Power Infrastructure and Reliability
Ask about the electrical infrastructure specifics. What’s the power distribution redundancy—N+1, 2N, or 2(N+1)? How many utility feeds serve the facility? What’s the generator fuel capacity, and what’s the refueling plan during extended outages? These details matter during actual failures.
Power quality affects sensitive equipment. Some facilities provide cleaner power with better voltage regulation than others. Uninterruptible power supply (UPS) configurations—whether flywheel or battery-based—have different characteristics for ride-through time and power conditioning. This might sound overly technical, but equipment failures from power quality issues are frustratingly common.
Cooling Systems and Efficiency
Hot aisles and cold aisles, containment systems, and cooling distribution affect your equipment reliability. Facilities should maintain intake air temperatures between 18-27°C consistently. Check the cooling redundancy—can the facility maintain temperatures if a cooling unit fails?
Power Usage Effectiveness (PUE) measures efficiency.
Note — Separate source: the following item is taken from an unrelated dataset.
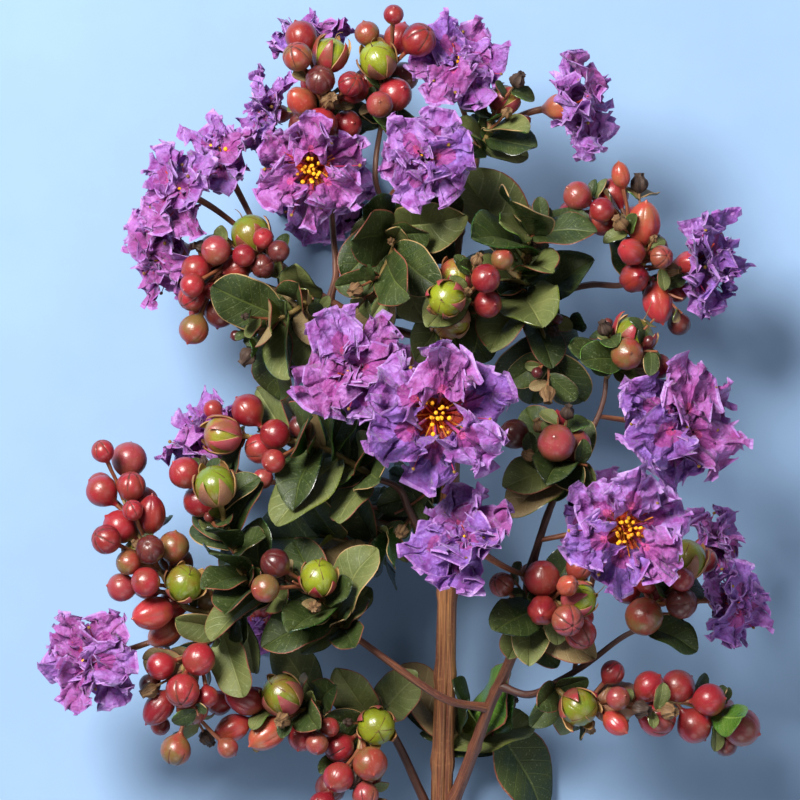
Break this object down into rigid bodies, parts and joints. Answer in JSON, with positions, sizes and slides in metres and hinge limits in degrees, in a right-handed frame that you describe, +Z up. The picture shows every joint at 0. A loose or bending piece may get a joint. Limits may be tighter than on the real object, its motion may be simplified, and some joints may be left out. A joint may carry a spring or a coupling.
{
  "type": "cut flowering branch",
  "caption": "Cut flowering branch of a shrub, lying on its back, with ruffled clawed blooms, round buds, splitting capsules and oval leaves on forking boughs.",
  "frame": {"origin": "middle of the bottom of the bounding box, on the ground that the branch lies on", "axes": "+Y runs along the stem from the cut end to the crown, +X across the branch, +Z up, which is the side that the blooms face"},
  "size_m": [0.1832, 0.217, 0.1005],
  "materials": {
    "bark": "thin smooth bark, streaked along the stem",
    "petal": "thin crinkled petals, matt",
    "foliage": "waxy leaves, buds and capsules, half gloss"
  },
  "bodies": {
    "root": {"main_stem": "bark", "right_bough": "bark", "cross_bough": "bark", "left_bough": "bark", "low_right_bough": "bark", "mid_right_bough": "bark", "mid_left_bough": "bark", "front_bough": "bark", "upper_left_bough": "bark", "upper_right_bough": "bark", "crown_left_bough": "bark", "crown_mid_bough": "bark", "bloom_heart": "petal", "bloom_right_front": "petal", "bloom_heart_left": "petal", "bloom_crown_front": "petal", "bloom_crown_middle": "petal", "bloom_low_front": "petal", "bloom_right": "petal", "bloom_crown_top": "petal", "bloom_crown_right": "petal", "bloom_far_left": "petal", "bloom_upper_right": "petal", "bloom_upper_left_low": "petal", "bloom_upper_left_mid": "petal", "bloom_upper_left_top": "petal", "bloom_left": "petal", "bloom_crown_side": "petal", "bloom_crown_left": "petal", "bloom_low_right": "petal", "bloom_low_right_back": "petal", "bloom_under_left": "petal", "bloom_under_heart": "petal", "bloom_under_crown": "petal", "bloom_under_right": "petal", "crown_left_truss": "foliage", "crown_mid_truss": "foliage", "crown_right_spray": "foliage", "upper_left_truss": "foliage", "upper_left_spray": "foliage", "crown_inner_spray": "foliage", "upper_right_spray": "foliage", "upper_right_truss": "foliage", "right_side_truss": "foliage", "right_truss": "foliage", "heart_spray": "foliage", "mid_left_truss": "foliage", "left_truss": "foliage", "left_spray": "foliage", "cross_spray": "foliage", "centre_left_spray": "foliage", "low_left_truss": "foliage", "low_left_spray": "foliage", "low_middle_truss": "foliage", "stem_spray": "foliage", "right_inner_truss": "foliage", "far_right_truss": "foliage", "low_right_truss": "foliage", "mid_right_spray": "foliage", "centre_right_spray": "foliage"}
  },
  "joints": []
}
A PUE of 1.5 means 50% of total power goes to cooling and infrastructure rather than IT equipment. Better facilities achieve 1.3-1.4 or lower. That affects your power bills directly—lower PUE means more of your power budget runs your equipment rather than keeping it cool.
Service Level Agreements and Support
Read the SLA carefully. What uptime percentage is guaranteed, and what are the penalties for missing it? Some facilities offer credits of 10% of monthly fees for downtime exceeding thresholds—that’s inadequate if downtime costs you millions. Better contracts include substantial financial penalties that actually matter.
Support responsiveness varies wildly between providers. Can you call someone 24/7 who can actually help, or does support just reset tickets? Remote hands services for basic tasks like cable installation or equipment reboots should be clearly priced and available quickly, not next business day.